1971–1972: Adaptation Under Pressure
Regulations didn’t kill performance overnight, but they changed the rules dramatically. Lower compression, emissions equipment, and the switch to net horsepower ratings reshaped expectations. The GTO adapted, but the edge was visibly dulled.
These years are historically important because they mark the industry’s turning point. Pontiac engineers fought to preserve torque and drivability, even as raw numbers fell. The GTO’s struggle mirrored the muscle car segment’s broader retreat.
1973–1974: The End of the Original Mission
By the mid-70s, the GTO name survived more on legacy than intent.

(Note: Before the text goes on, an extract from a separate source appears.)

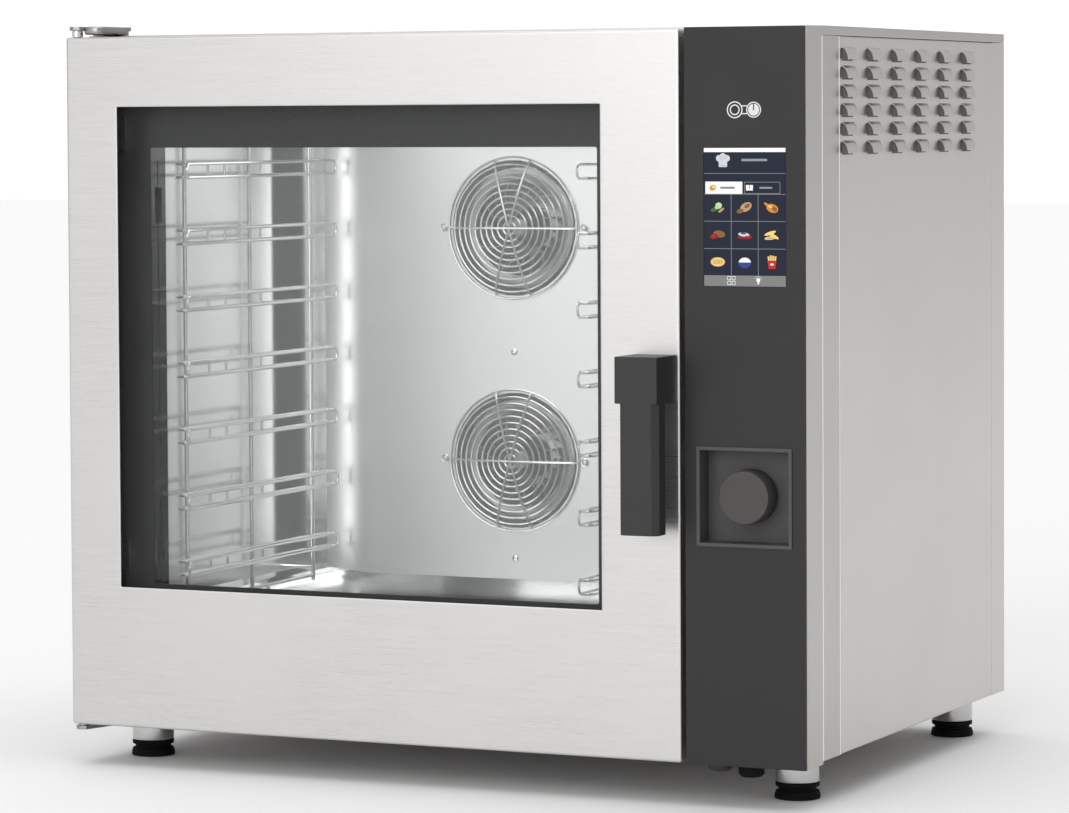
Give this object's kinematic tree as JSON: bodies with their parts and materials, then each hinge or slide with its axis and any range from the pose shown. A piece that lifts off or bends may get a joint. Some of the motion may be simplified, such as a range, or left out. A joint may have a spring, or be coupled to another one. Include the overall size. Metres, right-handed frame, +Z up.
{
  "type": "combi steamer oven",
  "caption": "Counter-top combi steamer oven: stainless cabinet, glazed left-hung door with lever handle, black control column with screen and knob, louvred side, wire racks and fans inside.",
  "frame": {"origin": "middle of the bounding box's footprint, on the surface that the feet stand on", "axes": "+Z up, the door and control panel face -Y, +X to the right seen from the front"},
  "size_m": [0.9286, 0.752, 0.8617],
  "materials": {
    "brushed_steel": "fine brushed stainless sheet",
    "bright_steel": "bright stainless",
    "steel_wire": "electropolished wire",
    "black_panel": "satin black",
    "black_plastic": "fine-grained matt black",
    "knob_grey": "matt warm dark grey",
    "clear_glass": "clear tempered glass",
    "display_glass": "glossy screen",
    "silicone": "matt silicone rubber",
    "cast_metal": "cast and sheathed metal",
    "circuit_board": "printed circuit board",
    "mineral_wool": "mineral wool blanket",
    "white_plastic": "moulded plastic"
  },
  "bodies": {
    "cabinet": {"front_frame": "brushed_steel", "top_cover": "brushed_steel", "rear_panel": "brushed_steel", "base_pan": "brushed_steel", "left_side_panel": "brushed_steel", "right_side_panel": "brushed_steel", "cavity_liner": "brushed_steel", "fan_baffle": "brushed_steel", "control_housing": "brushed_steel", "foot_sleeve_front_left": "bright_steel", "foot_sleeve_front_right": "bright_steel", "foot_sleeve_rear_left": "bright_steel", "foot_sleeve_rear_right": "bright_steel", "exhaust_duct": "bright_steel", "drain_screen": "bright_steel", "drain_pipe": "bright_steel", "water_injector": "bright_steel", "hinge_bracket_top": "bright_steel", "hinge_bracket_bottom": "bright_steel", "hinge_pin_top": "bright_steel", "hinge_pin_bottom": "bright_steel", "latch_keeper": "bright_steel", "fan_guard_upper": "steel_wire", "fan_guard_lower": "steel_wire", "rack_left": "steel_wire", "rack_right": "steel_wire", "control_fascia": "black_panel", "cable_gland": "black_plastic", "knob_cup": "black_plastic", "encoder_body": "black_plastic", "probe_socket": "black_plastic", "cavity_lamp": "clear_glass", "display_module": "display_glass", "door_gasket": "silicone", "fan_motor_upper": "cast_metal", "fan_motor_lower": "cast_metal", "heater_ring_upper": "cast_metal", "heater_ring_lower": "cast_metal", "control_board": "circuit_board", "power_board": "circuit_board", "insulation_wrap": "mineral_wool", "water_valve": "white_plastic"},
    "door": {"door_skin": "brushed_steel", "door_inner_frame": "brushed_steel", "door_outer_glass": "clear_glass", "door_inner_glass": "clear_glass", "glass_clip_top": "bright_steel", "glass_clip_bottom": "bright_steel"},
    "handle": {"door_handle": "black_plastic", "latch_cam": "bright_steel"},
    "plunger": {"encoder_plunger": "white_plastic"},
    "knob": {"knob": "knob_grey"},
    "fan_upper": {"fan_impeller_upper": "bright_steel"},
    "fan_lower": {"fan_impeller_lower": "bright_steel"},
    "flap": {"exhaust_flap": "bright_steel"},
    "usb_cover": {"usb_cap": "black_plastic"},
    "levelling_foot_front_left": {"foot_insert_front_left": "black_plastic"},
    "levelling_foot_front_right": {"foot_insert_front_right": "black_plastic"},
    "levelling_foot_rear_left": {"foot_insert_rear_left": "black_plastic"},
    "levelling_foot_rear_right": {"foot_insert_rear_right": "black_plastic"}
  },
  "joints": [
    {"name": "door_hinge", "type": "hinge", "parent": "cabinet", "child": "door", "pos_m": [-0.45435, -0.311, 0.4454], "axis": [0, 0, -1], "range_deg": [0, 130]},
    {"name": "handle_turn", "type": "hinge", "parent": "door", "child": "handle", "pos_m": [0.28065, -0.321, 0.4684], "axis": [0, 1, 0], "range_deg": [-45, 45]},
    {"name": "knob_press", "type": "slide", "parent": "cabinet", "child": "plunger", "axis": [0, 1, 0], "range_m": [0, 0.0015], "stiffness_N_per_m": 900, "springref_m": -0.001},
    {"name": "knob_turn", "type": "hinge", "parent": "plunger", "child": "knob", "pos_m": [0.38495, -0.321, 0.3404], "axis": [0, 1, 0], "continuous": true},
    {"name": "fan_spin_upper", "type": "hinge", "parent": "cabinet", "child": "fan_upper", "pos_m": [-0.09435, 0.129, 0.61852], "axis": [0, 1, 0], "continuous": true},
    {"name": "fan_spin_lower", "type": "hinge", "parent": "cabinet", "child": "fan_lower", "pos_m": [-0.09435, 0.129, 0.33355], "axis": [0, 1, 0], "continuous": true},
    {"name": "flap_turn", "type": "hinge", "parent": "cabinet", "child": "flap", "pos_m": [-0.27435, 0.154, 0.8034], "axis": [1, 0, 0], "range_deg": [0, 90]},
    {"name": "usb_cap_pull", "type": "slide", "parent": "cabinet", "child": "usb_cover", "axis": [0, 0, -1], "range_m": [0, 0.012]},
    {"name": "foot_level_front_left", "type": "slide", "parent": "cabinet", "child": "levelling_foot_front_left", "axis": [0, 0, -1], "range_m": [0, 0.015]},
    {"name": "foot_level_front_right", "type": "slide", "parent": "cabinet", "child": "levelling_foot_front_right", "axis": [0, 0, -1], "range_m": [0, 0.015]},
    {"name": "foot_level_rear_left", "type": "slide", "parent": "cabinet", "child": "levelling_foot_rear_left", "axis": [0, 0, -1], "range_m": [0, 0.015]},
    {"name": "foot_level_rear_right", "type": "slide", "parent": "cabinet", "child": "levelling_foot_rear_right", "axis": [0, 0, -1], "range_m": [0, 0.015]}
  ]
}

Heavier bodies, softer suspensions, and styling driven by regulations pushed the car away from its roots. Performance became secondary to compliance.
While often ranked low, these years serve as a cautionary chapter. They illustrate how external forces can redefine a performance icon beyond recognition. The muscle car era didn’t fade quietly—it was legislated out of existence.
2004–2006: A Modern Interpretation, Not a Revival
The Australian-built GTO brought serious horsepower, modern chassis dynamics, and daily usability back to the badge. With LS-based V8s and independent rear suspension, it delivered performance that rivaled contemporary European coupes. On paper, it was outstanding.
Culturally, however, it spoke a different language. Subtle styling and a global platform distanced it from the original GTO spirit. Its legacy is that of a driver’s car, not a movement leader.
Final Verdict: Why the GTO Still Matters
Ranking every GTO year reveals a clear truth: the closer a model stays to the original mission of accessible, unapologetic performance, the greater its impact. Early and late-60s cars didn’t just perform well—they changed expectations across the industry. Later models tell an equally important story about adaptation, survival, and reinvention.
The Pontiac GTO remains the most important muscle car ever built, not because every version was perfect, but because each era left a measurable mark on performance history. It taught Detroit how to build power, how to sell it, and ultimately, how easily it could be lost. That legacy is why the GTO still matters, and why the best years will always be revered.